In the recently-released book, The End of Men, author Hanna Rosin makes a case for why for in the first time in American history, the balance of the workforce has tipped toward women. She looks at many issues including the role of marriage, education, and the economy. But in a descriptive paragraph she states "Plastic Woman has during the last century performed superhuman feats of flexibility." Men, meanwhile, she says have remained as inflexible as "cardboard." One can argue, and many have, that this is an overgeneralization. However, the value of flexibility for creating success in a career, with or without children, is not to be ignored. It seems that, whatever the gender, the person who is open to opportunities and doesn't have a fixed and unbending idea of who they are and what they "should be" will win out.
Flexibility on the Road of Life
Back to those delays on the parkway -- and any other delays or unavoidable situations you may encounter. If you are inclined to get aggravated in situations like these, take a deep breath. You might do yourself (and your health) a favor by realizing that you can't change the situation. You may not be able to shift your car into higher gear, but you can shift your attitude into one of acceptance. It will keep your stress levels and blood pressure down. Plan for inconveniences and look at them as opportunities. Does a delay provide time to catch up on news? Time for listening to or reading a book you've been meaning to get to? This might sound absurdly simple, but if you think you might encounter delays, leave earlier! I've watched friends twist themselves all inside out because "now we're going to be late" when all they had to do was allow an extra hour -- an extra hour that could have been considered a gift instead of a stressful delay. As they say, "life happens." Flexibility is a skill that helps you manage life better.

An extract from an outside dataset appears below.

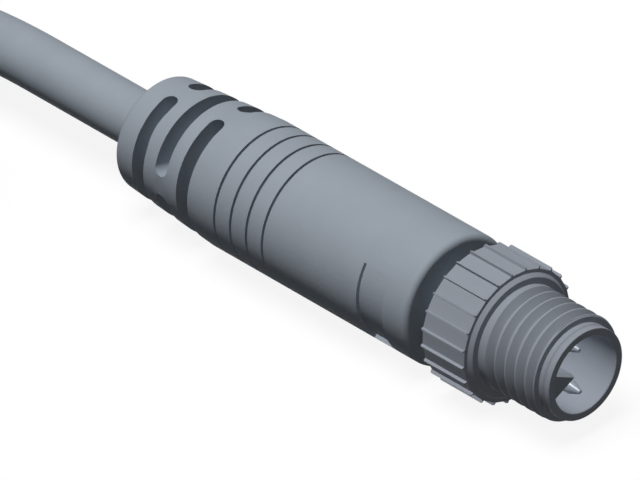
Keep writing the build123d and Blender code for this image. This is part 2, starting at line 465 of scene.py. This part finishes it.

Exercises (You Can Do on Your Own) to Practice Flexibility
Like your hamstrings, your life approach won't become more flexible unless you stretch it now and then. Here are three exercises that will help you loosen up!
Take a Kid's Approach
Kids' wide-eyed approach to life is contagious. Most of them have not yet learned fear of failure and are not afraid to look silly. Be like them. Just go for it. Try a new dance move. Play a sport you aren't good at. Take a class to learn a new skill. If you need help, go find a kid to encourage you. Get out of your comfort zone.
Make a Wrong Turn
Find a different way home from work one day and see something new. Or just take a wrong turn and see where it leads. Discover a new route and be open to seeing what's around you.
Reverse the Routine
If your morning routine is predictable as instant oatmeal, then mix it up. It may be cozy in that routine, but this is just practice. You can go back to it tomorrow. Add a few extras that can even be treats (like five minutes for just listening to music, or a quick walk before breakfast). Just make it different -- walk the dog before breakfast instead of after breakfast. Your dog will be confused too, but you'll all be OK and you will have kicked your flexibility ability up a notch.
One last thought to flex your ideas about status quo... A willow bends to the wind and doesn't break. Its flexibility is its strength.